San Rafael Saga: A Parent-Journalist POV
AUGUST 25, 2022
On August 25, I MADE THE FOLLOWING STATEMENT TO the Board of Education for the Pasadena Unified School District:
After claiming victory in the 2020 Pasadena mayoral race, Victor Gordo said:
“While we may have made important strides in racial equality, we have a way to go. Anytime people don’t feel treated fairly, we ALL have a responsibility to correct that. There are people who feel they aren’t treated fairly as it relates to the law, education, and opportunity, and Pasadena has a responsibility to find common ground and be part of the solution.”
A week ago, however, Gordo apparently determined that finding common ground and being part of the solution required him to make a public statement in which he said, San Rafael Elementary School Principal Rudy Ramirez’s comments were inflammatory and not factual. Gordo said Ramirez should be held accountable because his professionalism and judgment should not ever deviate.

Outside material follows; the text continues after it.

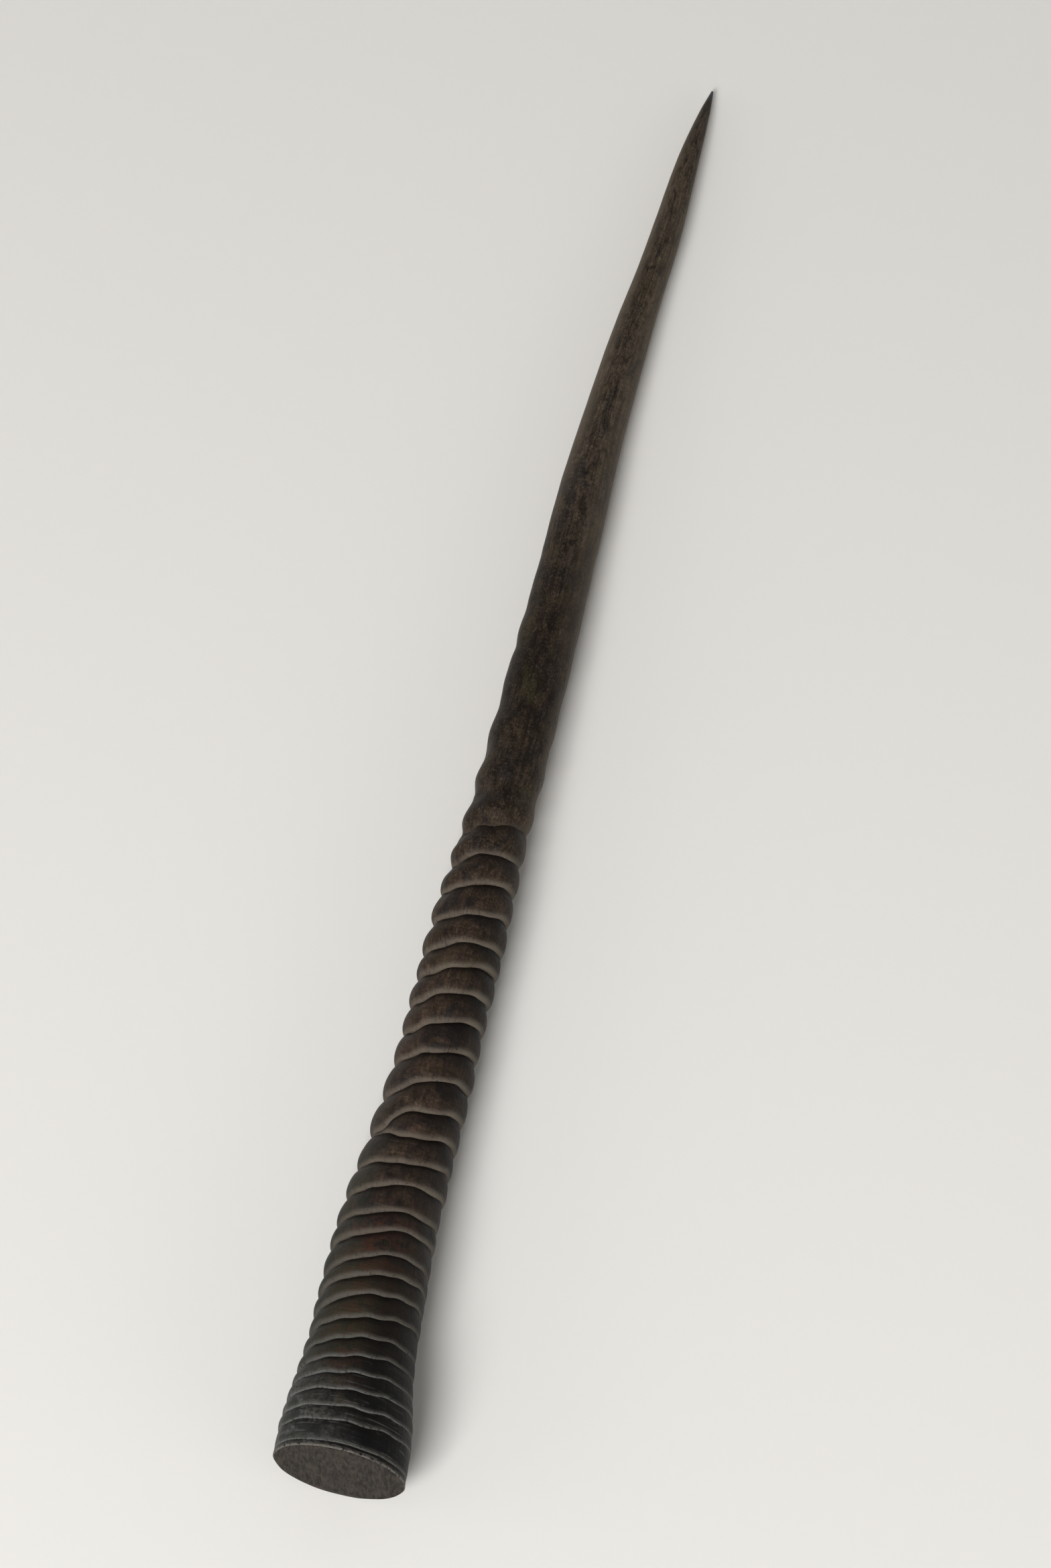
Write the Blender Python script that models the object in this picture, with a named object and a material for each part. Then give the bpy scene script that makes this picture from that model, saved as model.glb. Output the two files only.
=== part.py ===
"""A gemsbok horn, cut off flat at the hairline and lying on a surface, front side up.

Metres, +Z up. The horn is one grown piece. It runs along +Y from the sawn base to the tip.
Growth rings cover its lower half, one above another, and the upper half is smooth.
Angles around the horn start at the front side, which faces up, and turn toward +X.
"""

import math
import random

import bmesh
import bpy

# ---- Driving dimensions, in metres where nothing else is said ----

LENGTH = 0.760
SIDES = 24

# Width over the ring crests, at fractions of the length from the base.
WIDTHS = (
    (0.000, 0.0594),
    (0.025, 0.0581),
    (0.070, 0.0498),
    (0.130, 0.0465),
    (0.200, 0.0418),
    (0.270, 0.0376),
    (0.345, 0.0369),
    (0.420, 0.0324),
    (0.460, 0.0312),
    (0.500, 0.0296),
    (0.560, 0.0287),
    (0.610, 0.0268),
    (0.660, 0.0256),
    (0.720, 0.0224),
    (0.780, 0.0198),
    (0.840, 0.0164),
    (0.880, 0.0148),
    (0.940, 0.0106),
    (0.980, 0.0054),
    (1.000, 0.0012),
)
# Height against width: the base flares sideways more than front to back.
HEIGHT_RATIOS = (
    (0.00, 0.94),
    (0.07, 0.98),
    (0.14, 1.02),
    (0.45, 1.02),
    (1.00, 1.00),
)
POINT_LENGTH = 0.0006

# How far the middle line wanders to +X seen from above, at fractions of the length.
WANDER = (
    (0.00, 0.0054),
    (0.03, 0.0034),
    (0.07, 0.0007),
    (0.15, -0.0029),
    (0.20, -0.0028),
    (0.25, -0.0022),
    (0.30, -0.0031),
    (0.39, -0.0042),
    (0.46, -0.0042),
    (0.55, -0.0049),
    (0.63, -0.0061),
    (0.70, -0.0072),
    (0.80, -0.0057),
    (0.87, -0.0029),
    (0.94, -0.0020),
    (1.00, 0.0000),
)

# How far the underside rises off the surface that the horn lies on, at fractions of the
# length. It touches near the base and at its two bends, and the tip is clear.
LIFTS = (
    (0.000, 0.0000),
    (0.120, 0.0010),
    (0.215, 0.0000),
    (0.450, 0.0025),
    (0.680, 0.0000),
    (1.000, 0.0030),
)

# Growth lines: the grooves between the rings. The pitches are those at fractions of the length.
FIRST_LINE = 0.0130
PITCHES = (
    (0.00, 0.0062),
    (0.06, 0.0092),
    (0.14, 0.0118),
    (0.22, 0.0144),
    (0.38, 0.0146),
    (0.44, 0.0215),
    (0.52, 0.0275),
    (0.66, 0.0280),
)
RINGS_END = 0.310
SWELLINGS_END = 0.470
PITCH_SCATTER = 0.16
RING_SEED = 56858

# Depth of the grooves on the front side, at fractions of the length.
GROOVE_DEPTHS = (
    (0.00, 0.0004),
    (0.04, 0.0011),
    (0.08, 0.0016),
    (0.12, 0.0020),
    (0.17, 0.0024),
    (0.22, 0.0027),
    (0.33, 0.0030),
    (0.40, 0.0030),
    (0.44, 0.0020),
    (0.50, 0.0008),
    (0.60, 0.0003),
    (0.70, 0.0000),
    (1.00, 0.0000),
)
# The grooves are deepest on the -X side, which faced the other horn, and shallow opposite,
# most of all near the base. The inner strengths are those at fractions of the length.
MEAN_STRENGTH = 0.90
FRONT_STRENGTH = 0.10
INNER_STRENGTHS = (
    (0.00, 0.60),
    (0.12, 0.58),
    (0.19, 0.32),
    (0.30, 0.26),
    (1.00, 0.26),
)
CREST_SCATTER = 0.0005

# Within a ring: the crest sits below the middle, and the side toward the base is steep.
CREST_PHASE = 0.40
STEEP_ROUNDNESS = 0.65
RING_PHASES = (0.0, 0.09, 0.40, 0.66, 0.85)
SWELLING_PHASES = (0.0, 0.40, 0.72)

# The rings start square to the horn and turn oblique, nearer the tip on the +X side.
RING_SLANT = math.radians(12)
SLANT_START = -0.020
SLANT_FULL = 0.075
LINE_WAVE = 0.0007

# How far the front of a line leads its sides toward the tip, at fractions of the length.
FRONT_LEADS = (
    (0.00, -0.0007),
    (0.03, -0.0005),
    (0.07, 0.0018),
    (0.13, 0.0018),
    (0.19, -0.0005),
    (1.00, -0.0007),
)

# One ring runs out on the -X side, where the rings above and below it nearly meet. The
# lines farther off are drawn toward it too, each by WEDGE_REACH of the one before.
WEDGE_RING = 14
WEDGE_ANGLE = math.radians(-70)
WEDGE_SPREAD = math.radians(48)
WEDGE_CLOSING = 0.93
WEDGE_REACH = 0.5

# Smooth stations above the last swelling: their number, and how they crowd to the tip.
SMOOTH_STATIONS = 26
TIP_CROWDING = 1.35

# Edges that turn more than this, such as the rim of the sawn face, are shaded sharp.
SHARP_ANGLE = math.radians(60)

HORN_COLOUR = (0.030, 0.022, 0.018, 1.0)
HORN_ROUGHNESS = 0.55


def curve_through(points, place):
    """The height at one place of a smooth curve through (place, height) points."""
    last = len(points) - 2
    index = next((i for i in range(last) if place < points[i + 1][0]), last)

    def slope(at):
        """Slope of the curve at one of its points, from the two beside it."""
        before = points[max(at - 1, 0)]
        after = points[min(at + 1, len(points) - 1)]
        return (after[1] - before[1]) / (after[0] - before[0])

    (start, low), (end, high) = points[index], points[index + 1]
    width = end - start
    s = (place - start) / width
    rise = s * s * (3 - 2 * s)
    leave = s * (1 - s) * (1 - s)
    arrive = s * s * (s - 1)
    return low + (high - low) * rise + width * (slope(index) * leave + slope(index + 1) * arrive)


def smooth_step(low, high, value):
    """Zero up to low, one from high on, and an even rise between them."""
    s = min(max((value - low) / (high - low), 0.0), 1.0)
    return s * s * (3 - 2 * s)


def growth_lines():
    """Distances from the base of the lines between rings, and then between swellings."""
    scatter = random.Random(RING_SEED)
    lines = [FIRST_LINE]
    while lines[-1] < SWELLINGS_END:
        pitch = curve_through(PITCHES, lines[-1] / LENGTH)
        lines.append(lines[-1] + pitch * (1 + scatter.uniform(-PITCH_SCATTER, PITCH_SCATTER)))
    return lines


LINES = growth_lines()


def half_width(along):
    """Half the width over the ring crests, at a distance from the base."""
    return curve_through(WIDTHS, along / LENGTH) / 2


def half_height(along):
    """Half the height over the ring crests, at a distance from the base."""
    return half_width(along) * curve_through(HEIGHT_RATIOS, along / LENGTH)


def wedge_closing(angle):
    """How far the wedge ring has closed at one angle, from 0 for open to 1 for shut."""
    turn = math.remainder(angle - WEDGE_ANGLE, math.tau)
    return WEDGE_CLOSING * math.exp(-((turn / WEDGE_SPREAD) ** 4))


def line_place(index, angle):
    """Distance from the base of one growth line, at one angle around the horn."""
    along = LINES[index]
    waves = random.Random(RING_SEED + index)
    slant = math.tan(RING_SLANT) * smooth_step(SLANT_START, SLANT_FULL, along)
    lead = curve_through(FRONT_LEADS, along / LENGTH)
    place = along + slant * half_width(along) * math.sin(angle) + lead * math.cos(angle)
    for turns in (2, 3):
        place += LINE_WAVE / turns * math.sin(turns * angle + waves.uniform(0, math.tau))
    closing = (LINES[WEDGE_RING + 1] - LINES[WEDGE_RING]) / 2 * wedge_closing(angle)
    if index <= WEDGE_RING:
        return place + closing * WEDGE_REACH ** (WEDGE_RING - index)
    return place - closing * WEDGE_REACH ** (index - WEDGE_RING - 1)


def ring_bulge(phase):
    """Fullness of a ring, 0 in the grooves and 1 on the crest, from base to tip side."""
    if phase < CREST_PHASE:
        return (1 - (1 - phase / CREST_PHASE) ** 2) ** STEEP_ROUNDNESS
    return 1 - ((phase - CREST_PHASE) / (1 - CREST_PHASE)) ** 2


def groove_depth(along, angle):
    """Depth of the grooves at a distance from the base and an angle."""
    inner = curve_through(INNER_STRENGTHS, along / LENGTH)
    strength = MEAN_STRENGTH + FRONT_STRENGTH * math.cos(angle) - inner * math.sin(angle)
    return curve_through(GROOVE_DEPTHS, along / LENGTH) * strength


def middle_line(along):
    """The middle of the horn at a distance from the base."""
    sideways = curve_through(WANDER, along / LENGTH)
    lift = curve_through(LIFTS, along / LENGTH)
    return sideways, along, half_height(along) + lift


def surface_point(along, angle, depth):
    """The point of the horn at a distance from the base, an angle and a depth.

    The flats lie on the round outline, and its corners a little outside.
    """
    corner = 1 / math.cos(math.pi / SIDES)
    sideways = (half_width(along) - depth) * corner * math.sin(angle)
    upward = (half_height(along) - depth) * corner * math.cos(angle)
    x, y, z = middle_line(along)
    return x + sideways, y, z + upward


def ring_section(index, phase, angles):
    """The outline of the horn at one phase of one ring."""
    crest_drop = random.Random(RING_SEED - index).uniform(0, CREST_SCATTER)
    section = []
    for angle in angles:
        low = line_place(index, angle)
        high = line_place(index + 1, angle)
        along = low + (high - low) * phase
        openness = min((high - low) / (LINES[index + 1] - LINES[index]), 1.0)
        depth = groove_depth(along, angle) * (1 - ring_bulge(phase) * openness)
        upper_side = (1 + math.cos(angle)) / 2
        section.append(surface_point(along, angle, depth + crest_drop * upper_side))
    return section


def smooth_section(step, angles):
    """The outline at one step of the smooth part, from the last line to the tip.

    The first steps keep the slant of the last line, and the last one is square.
    """
    share = 1 - (1 - step / SMOOTH_STATIONS) ** TIP_CROWDING
    section = []
    for angle in angles:
        start = line_place(len(LINES) - 1, angle)
        along = start + (LENGTH - start) * share
        section.append(surface_point(along, angle, groove_depth(along, angle)))
    return section


def horn_sections():
    """All outlines of the horn, from the sawn base to the tip."""
    angles = [math.tau * (side + 0.5) / SIDES for side in range(SIDES)]
    base_depth = curve_through(GROOVE_DEPTHS, 0)
    sections = [[surface_point(0.0, angle, base_depth) for angle in angles]]
    for index in range(len(LINES) - 1):
        phases = RING_PHASES if LINES[index] < RINGS_END else SWELLING_PHASES
        sections.extend(ring_section(index, phase, angles) for phase in phases)
    sections.extend(smooth_section(step, angles) for step in range(SMOOTH_STATIONS + 1))
    return sections


def loft(sections, point):
    """A closed mesh through the outlines, flat at the first and ending in a point."""
    shape = bmesh.new()
    rings = [[shape.verts.new(place) for place in section] for section in sections]
    shape.faces.new(rings[0])
    for ring, following in zip(rings, rings[1:]):
        for side in range(SIDES):
            beside = (side + 1) % SIDES
            shape.faces.new((ring[side], following[side], following[beside], ring[beside]))
    tip = shape.verts.new(point)
    for side in range(SIDES):
        shape.faces.new((rings[-1][side], tip, rings[-1][(side + 1) % SIDES]))
    bmesh.ops.recalc_face_normals(shape, faces=shape.faces)
    return shape


def centre_on_floor(shape):
    """Move the mesh so that the middle of its box's underside is at the origin."""
    for axis in (0, 1):
        places = [vertex.co[axis] for vertex in shape.verts]
        middle = (min(places) + max(places)) / 2
        for vertex in shape.verts:
            vertex.co[axis] -= middle
    floor = min(vertex.co.z for vertex in shape.verts)
    for vertex in shape.verts:
        vertex.co.z -= floor


def horn_material():
    """Dark grey-brown keratin, weathered to a dull shine."""
    material = bpy.data.materials.new("horn_keratin")
    material.use_nodes = True
    surface = material.node_tree.nodes["Principled BSDF"]
    surface.inputs["Base Color"].default_value = HORN_COLOUR
    surface.inputs["Roughness"].default_value = HORN_ROUGHNESS
    surface.inputs["Metallic"].default_value = 0.0
    return material


def make_horn(collection):
    """The horn: a loft through its ring outlines, lying on the floor."""
    x, y, z = middle_line(LENGTH)
    shape = loft(horn_sections(), (x, y + POINT_LENGTH, z))
    centre_on_floor(shape)
    mesh = bpy.data.meshes.new("horn")
    shape.to_mesh(mesh)
    shape.free()
    mesh.shade_smooth()
    mesh.set_sharp_from_angle(angle=SHARP_ANGLE)
    mesh.materials.append(horn_material())
    horn = bpy.data.objects.new("horn", mesh)
    collection.objects.link(horn)


for leftover in list(bpy.data.objects):
    bpy.data.objects.remove(leftover, do_unlink=True)
horn_collection = bpy.data.collections.new("gemsbok_horn")
bpy.context.scene.collection.children.link(horn_collection)
make_horn(horn_collection)
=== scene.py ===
"""The looks of a gemsbok horn that lies on a pale floor, front side up.

Metres, +Z up. The horn runs along +Y from its sawn base to its tip. Angles around it start
at the front side, which faces up, and turn toward +X.
"""

import logging
import math
import random
from dataclasses import dataclass
from enum import Enum

import bpy
import numpy as np
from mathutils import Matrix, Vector, noise


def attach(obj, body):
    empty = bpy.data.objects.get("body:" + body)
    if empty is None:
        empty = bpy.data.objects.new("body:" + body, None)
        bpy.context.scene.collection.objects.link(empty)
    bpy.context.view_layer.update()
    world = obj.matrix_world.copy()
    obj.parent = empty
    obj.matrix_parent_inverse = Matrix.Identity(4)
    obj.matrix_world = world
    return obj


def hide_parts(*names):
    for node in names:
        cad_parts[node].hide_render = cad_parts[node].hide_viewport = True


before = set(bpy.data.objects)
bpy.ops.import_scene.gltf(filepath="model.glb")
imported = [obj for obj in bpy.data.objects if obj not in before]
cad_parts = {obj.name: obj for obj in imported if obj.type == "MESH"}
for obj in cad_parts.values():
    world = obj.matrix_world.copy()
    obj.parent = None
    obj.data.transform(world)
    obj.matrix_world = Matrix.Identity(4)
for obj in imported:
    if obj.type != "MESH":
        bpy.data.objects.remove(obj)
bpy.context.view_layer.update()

log = logging.getLogger("gemsbok_horn")
Tree = bpy.types.NodeTree
Socket = bpy.types.NodeSocket
MILLIMETRE = 0.001
HORN_LENGTH = 0.760


def linear(colour: str) -> tuple[float, float, float, float]:
    """Turn an sRGB hex colour into the linear values that a shader takes.

    Args:
        colour: The colour, such as "#2e2823".

    Returns:
        Red, green and blue from 0 to 1, and an alpha of 1.
    """
    parts = [int(colour[i : i + 2], 16) / 255 for i in (1, 3, 5)]
    red, green, blue = (
        part / 12.92 if part <= 0.04045 else ((part + 0.055) / 1.055) ** 2.4 for part in parts
    )
    return red, green, blue, 1.0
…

Ramirez’s comments certainly have driven a wedge between even the best of friends and closest of colleagues. But what about the greater system that plunged us into this moment?
As a journalist, it is understandable that the Pasadena Board of Education leverages Government Code Section 54957 — the right to hold closed door sessions — to debate relevant matters behind closed doors. In doing so, however, that very secrecy has the capacity to exacerbate public suspicion. Citizens are not allowed to hear arbiters navigate facts and opinions that will greatly impact policies, if not lives.
Full disclosure: as a former San Rafael parent and one who knows Ramirez, the school’s teachers, its parents and PUSD personnel, I do not condone what he said. However, I also do not condone what Gordo said or what he did to tip the scale of judgment toward a narrative that befit him.
Therefore, is it Ramirez’s comments that have driven a wedge between our citizens or is it a fraught system that actually landed us in this familiar moment?
Gordo and Ramirez have a lot more in common than Gordo implied to his 140,000 constituents, let alone the greater Los Angeles population that is now privy to this tragic saga. It is those two men who should have sat behind closed doors to compress and convert their concerns into solutions that would deescalate this crisis.
The City of Roses must acknowledge its thorns. Policing is hard. So too is cleaning a 20,000 square foot educational facility by yourself on a sweltering hot Sunday for laughable wages.
It takes a village to break a system. Every detail in the neighbor’s call to police dispatch was wrong. Why? The system that put an innocent custodian in cuffs for almost seven minutes is a broken system. The system that covertly recorded Ramirez and subsequently distributed that recording is a broken system.
The PUSD Board of Education is arguably now the most critical link in the chain of this system. We will see if this board considers the vast amount of context before – in Gordo’s own words – it finds common ground.